Tuesday 15 December 2020

Australian Nurses Receive The Military Medal...(1917).

Australian Nurses Receive The Military Medal...(1917).

So what kind of roles did women play at the front in World War 1 ? Trove, the database at the National Library of Australia contains many articles about the kind of services being provided by women at the front and on the home front during World War 1. 

Many of those articles are about individual women, some of them untrained but many of them trained to be nurses and doctors from Australia and other parts of Europe who were extremely courageous doing what ever they could to help the men fighting at the front.

In 1917, the Weekly Times from Melbourne reported that several nurses including Sister Alice Ross King and Sister C. Deacon from Perth had received the Military Medal which was awarded to nurses who had displayed courage and bravery under fire.

The article is from Trove, the database of the National Library of Australia. No copyright infringement intended. 

Weekly Times, 6 October 1917.

NURSES DISPLAY BRAVERY WORKING UNDER FIRE

In August news reached Australia that Sister Rachel Pratt, a Victorian, had been wounded by the enemy.

Further significant evidence indicating that the military nurses are closely sharing the dangers of the soldiers whom they tend was furnished last week by the cabled news that Sister A. Ross King (Melbourne), Staff Nurse M. J. Derrer (Brisbane), Sister C. Deacon (Perth), and Sister D. W. Cawood (New South Wales) had been awarded the Military Medal.

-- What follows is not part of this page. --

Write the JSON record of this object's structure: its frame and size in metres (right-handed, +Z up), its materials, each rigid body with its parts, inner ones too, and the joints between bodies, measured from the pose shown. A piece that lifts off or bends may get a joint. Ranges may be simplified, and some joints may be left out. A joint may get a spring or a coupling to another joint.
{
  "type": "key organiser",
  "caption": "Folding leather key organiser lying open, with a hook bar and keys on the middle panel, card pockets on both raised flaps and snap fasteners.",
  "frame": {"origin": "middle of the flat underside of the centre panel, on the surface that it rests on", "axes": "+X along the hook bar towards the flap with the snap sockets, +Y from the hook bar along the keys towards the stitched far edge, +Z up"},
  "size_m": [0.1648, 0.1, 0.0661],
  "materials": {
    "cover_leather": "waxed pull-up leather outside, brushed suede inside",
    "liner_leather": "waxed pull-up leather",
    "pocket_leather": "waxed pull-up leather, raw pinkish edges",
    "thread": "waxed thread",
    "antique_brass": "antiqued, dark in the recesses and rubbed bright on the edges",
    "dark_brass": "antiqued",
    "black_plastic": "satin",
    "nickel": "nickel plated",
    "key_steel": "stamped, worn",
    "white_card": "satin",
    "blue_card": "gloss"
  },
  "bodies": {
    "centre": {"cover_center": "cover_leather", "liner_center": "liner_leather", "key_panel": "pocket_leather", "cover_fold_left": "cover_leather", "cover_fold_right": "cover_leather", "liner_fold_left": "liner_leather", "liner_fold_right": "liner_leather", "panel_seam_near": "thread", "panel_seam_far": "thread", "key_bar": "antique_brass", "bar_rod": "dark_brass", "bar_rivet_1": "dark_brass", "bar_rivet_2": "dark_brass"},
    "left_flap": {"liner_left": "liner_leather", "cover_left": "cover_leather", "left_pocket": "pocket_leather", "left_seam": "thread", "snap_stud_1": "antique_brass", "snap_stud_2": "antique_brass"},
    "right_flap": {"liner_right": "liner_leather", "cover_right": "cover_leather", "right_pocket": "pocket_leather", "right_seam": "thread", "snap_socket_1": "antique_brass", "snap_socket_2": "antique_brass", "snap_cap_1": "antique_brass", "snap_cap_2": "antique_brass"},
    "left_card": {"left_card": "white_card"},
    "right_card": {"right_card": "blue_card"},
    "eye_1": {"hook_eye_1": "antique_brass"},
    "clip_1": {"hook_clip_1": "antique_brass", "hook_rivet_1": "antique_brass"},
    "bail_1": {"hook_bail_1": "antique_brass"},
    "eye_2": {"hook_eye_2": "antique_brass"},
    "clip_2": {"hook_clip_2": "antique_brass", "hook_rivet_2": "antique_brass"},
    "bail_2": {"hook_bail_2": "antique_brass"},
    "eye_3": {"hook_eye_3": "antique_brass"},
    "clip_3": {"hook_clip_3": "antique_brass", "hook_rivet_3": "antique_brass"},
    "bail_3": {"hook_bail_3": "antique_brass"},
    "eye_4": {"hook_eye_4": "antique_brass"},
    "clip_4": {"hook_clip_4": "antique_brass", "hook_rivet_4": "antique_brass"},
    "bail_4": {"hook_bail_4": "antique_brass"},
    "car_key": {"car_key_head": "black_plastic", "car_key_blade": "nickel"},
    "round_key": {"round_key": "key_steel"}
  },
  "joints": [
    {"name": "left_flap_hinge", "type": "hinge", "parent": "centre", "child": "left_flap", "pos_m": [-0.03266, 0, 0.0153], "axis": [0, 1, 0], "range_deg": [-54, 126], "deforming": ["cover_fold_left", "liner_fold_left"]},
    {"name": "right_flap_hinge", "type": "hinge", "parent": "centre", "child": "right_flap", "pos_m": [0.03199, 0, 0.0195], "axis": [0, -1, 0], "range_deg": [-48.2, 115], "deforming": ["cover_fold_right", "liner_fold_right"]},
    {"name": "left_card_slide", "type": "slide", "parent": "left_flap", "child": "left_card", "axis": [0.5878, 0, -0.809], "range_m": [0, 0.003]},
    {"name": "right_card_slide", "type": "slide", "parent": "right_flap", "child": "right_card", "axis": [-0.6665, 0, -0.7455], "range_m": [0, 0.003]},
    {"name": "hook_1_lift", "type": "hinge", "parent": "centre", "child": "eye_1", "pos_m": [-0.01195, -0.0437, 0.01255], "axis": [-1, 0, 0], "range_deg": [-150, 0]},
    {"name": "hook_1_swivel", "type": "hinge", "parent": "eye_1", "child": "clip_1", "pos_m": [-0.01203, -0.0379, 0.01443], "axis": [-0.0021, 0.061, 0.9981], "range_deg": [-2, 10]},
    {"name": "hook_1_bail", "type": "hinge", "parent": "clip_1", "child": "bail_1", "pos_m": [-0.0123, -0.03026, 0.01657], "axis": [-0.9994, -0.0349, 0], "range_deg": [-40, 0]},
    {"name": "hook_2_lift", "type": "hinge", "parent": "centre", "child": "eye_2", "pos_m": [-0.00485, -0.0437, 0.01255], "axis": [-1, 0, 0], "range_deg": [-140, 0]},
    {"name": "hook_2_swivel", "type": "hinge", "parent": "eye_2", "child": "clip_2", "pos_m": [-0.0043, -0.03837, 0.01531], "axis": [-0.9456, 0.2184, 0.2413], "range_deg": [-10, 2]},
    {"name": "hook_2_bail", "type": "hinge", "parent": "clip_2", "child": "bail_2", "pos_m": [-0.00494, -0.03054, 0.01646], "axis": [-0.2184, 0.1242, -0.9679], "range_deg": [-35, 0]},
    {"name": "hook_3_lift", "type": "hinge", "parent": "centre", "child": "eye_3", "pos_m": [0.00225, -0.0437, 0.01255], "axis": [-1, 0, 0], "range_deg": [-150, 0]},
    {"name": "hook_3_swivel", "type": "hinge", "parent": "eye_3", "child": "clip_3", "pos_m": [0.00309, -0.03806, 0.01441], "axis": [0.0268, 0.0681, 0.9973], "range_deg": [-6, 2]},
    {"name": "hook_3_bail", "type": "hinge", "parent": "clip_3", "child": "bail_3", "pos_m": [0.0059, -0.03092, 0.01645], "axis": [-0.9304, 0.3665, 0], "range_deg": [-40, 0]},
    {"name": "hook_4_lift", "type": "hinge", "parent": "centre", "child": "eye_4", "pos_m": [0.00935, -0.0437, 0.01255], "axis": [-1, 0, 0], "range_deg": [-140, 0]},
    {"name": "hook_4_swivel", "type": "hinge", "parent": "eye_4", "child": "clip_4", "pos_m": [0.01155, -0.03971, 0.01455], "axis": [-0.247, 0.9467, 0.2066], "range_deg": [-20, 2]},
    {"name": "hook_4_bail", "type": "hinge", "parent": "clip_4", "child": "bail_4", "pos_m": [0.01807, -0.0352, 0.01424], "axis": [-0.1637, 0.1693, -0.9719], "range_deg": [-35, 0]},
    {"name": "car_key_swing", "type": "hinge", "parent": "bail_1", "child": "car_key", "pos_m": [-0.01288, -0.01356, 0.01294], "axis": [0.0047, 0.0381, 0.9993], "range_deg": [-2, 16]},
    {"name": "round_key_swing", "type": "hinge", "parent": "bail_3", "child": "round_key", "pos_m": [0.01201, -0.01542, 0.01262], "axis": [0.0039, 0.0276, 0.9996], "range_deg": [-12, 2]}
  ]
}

The award of the Military Medal to a nurse is unusual, and is only made when she has displayed bravery under actual fire. The usual method of recognising an army nurse's services is to decorate her with the Royal Red Cross.

Sister Alice Ross King is a trainee of the Alfred Hospital, and was born in Ballarat. She left Australia with the first military nursing unit, and came back on a hospital ship in August, 1915, leaving for active service the same month.

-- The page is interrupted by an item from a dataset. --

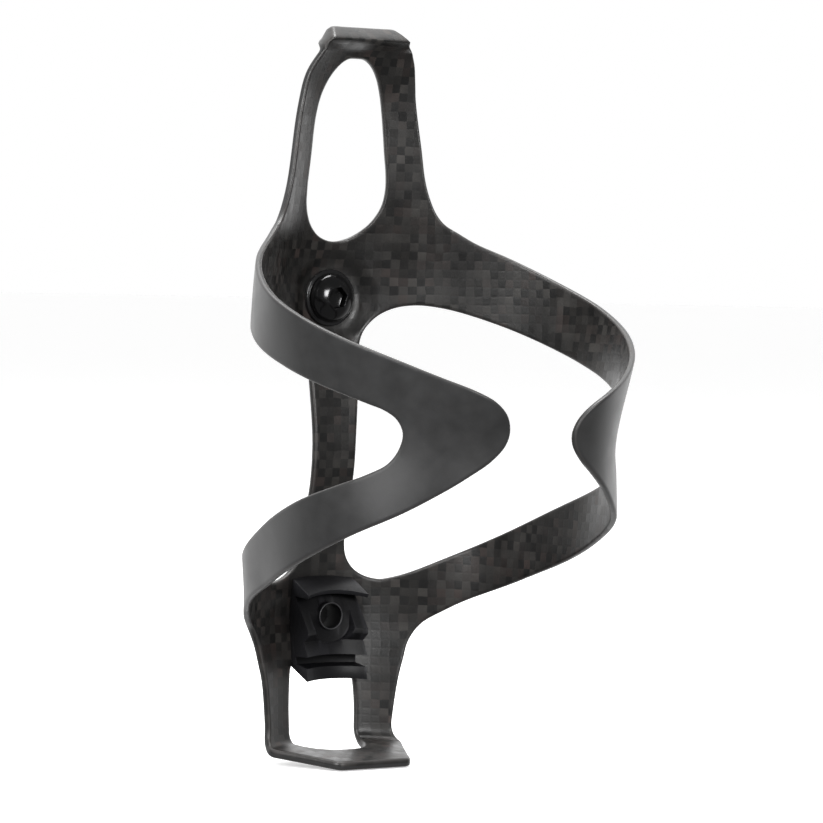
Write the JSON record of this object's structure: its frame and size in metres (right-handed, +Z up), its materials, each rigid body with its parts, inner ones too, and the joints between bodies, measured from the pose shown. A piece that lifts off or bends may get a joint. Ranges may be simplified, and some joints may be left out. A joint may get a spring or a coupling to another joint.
{
  "type": "bicycle water bottle cage",
  "caption": "Carbon bottle cage with two swept side wings, a windowed top loop with a hooked lip, a tapered foot and a moulded cradle block; bolts to a frame.",
  "frame": {"origin": "on the plane of the two pads that meet the bicycle frame, midway between the two bolt holes", "axes": "+Z up along the bottle, +Y towards the bicycle frame, -Y towards the bottle and the wings' tips, +X to the right seen from the bottle's side"},
  "size_m": [0.0754, 0.088, 0.1477],
  "materials": {
    "carbon_weave": "satin carbon fibre, chequer weave",
    "carbon_satin": "smooth satin carbon fibre",
    "moulded_plastic": "dull moulded black",
    "black_steel": "glossy black"
  },
  "bodies": {
    "body": {"spine": "carbon_weave", "foot": "carbon_weave", "cradle_block": "moulded_plastic", "upper_washer": "black_steel", "upper_bolt": "black_steel"},
    "right_wing": {"right_wing": "carbon_satin"},
    "left_wing": {"left_wing": "carbon_satin"},
    "top_loop": {"top_loop": "carbon_weave"}
  },
  "joints": [
    {"name": "right_wing_spread", "type": "hinge", "parent": "body", "child": "right_wing", "pos_m": [0.0236, -0.0148, 0], "axis": [0, 0, 1], "range_deg": [0, 8], "stiffness_Nm_per_rad": 4},
    {"name": "left_wing_spread", "type": "hinge", "parent": "body", "child": "left_wing", "pos_m": [-0.0236, -0.0148, 0], "axis": [0, 0, -1], "range_deg": [0, 8], "stiffness_Nm_per_rad": 4},
    {"name": "top_loop_flex", "type": "hinge", "parent": "body", "child": "top_loop", "pos_m": [0, -0.0062, 0.0404], "axis": [-1, 0, 0], "range_deg": [0, 5], "stiffness_Nm_per_rad": 4}
  ]
}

For some time she was attached to No. 1 Australian General Hospital, France. Last June, with three other nurses, while on her way to a casualty station, she was hung up in Flanders. She reached her destination later, and in July wrote some interesting letters of her experiences to a Melbourne friend.

The following extracts give some idea of how this nurse probably has won recognition.

"We had a hard hit from a bomb last week. Fritz gave us three—one fell just outside a pneumonia tent, blowing the whole show to pieces. It was ghastly. There were 18 casualties. Had it arrived two minutes later it would have got me, too.

"It is strange how some places seem fated to be hit. This tent had been perforated in several places during the afternoon from a bursting shell. One piece of shell, weighing 10lb., fell with-in six inches of a patient's head. This boy was killed later by the bomb. We are about 20 minutes' walk from the firing line."

Sister King was attached to the Alfred Hospital. Other positions she has held in the nursing profession include: Sister and also night superintendent at the Austin Hospital, matron at Dr. Henry O'Hara's private hospital. She is noted for her nursing skill, strength of character and big-hearted sympathies.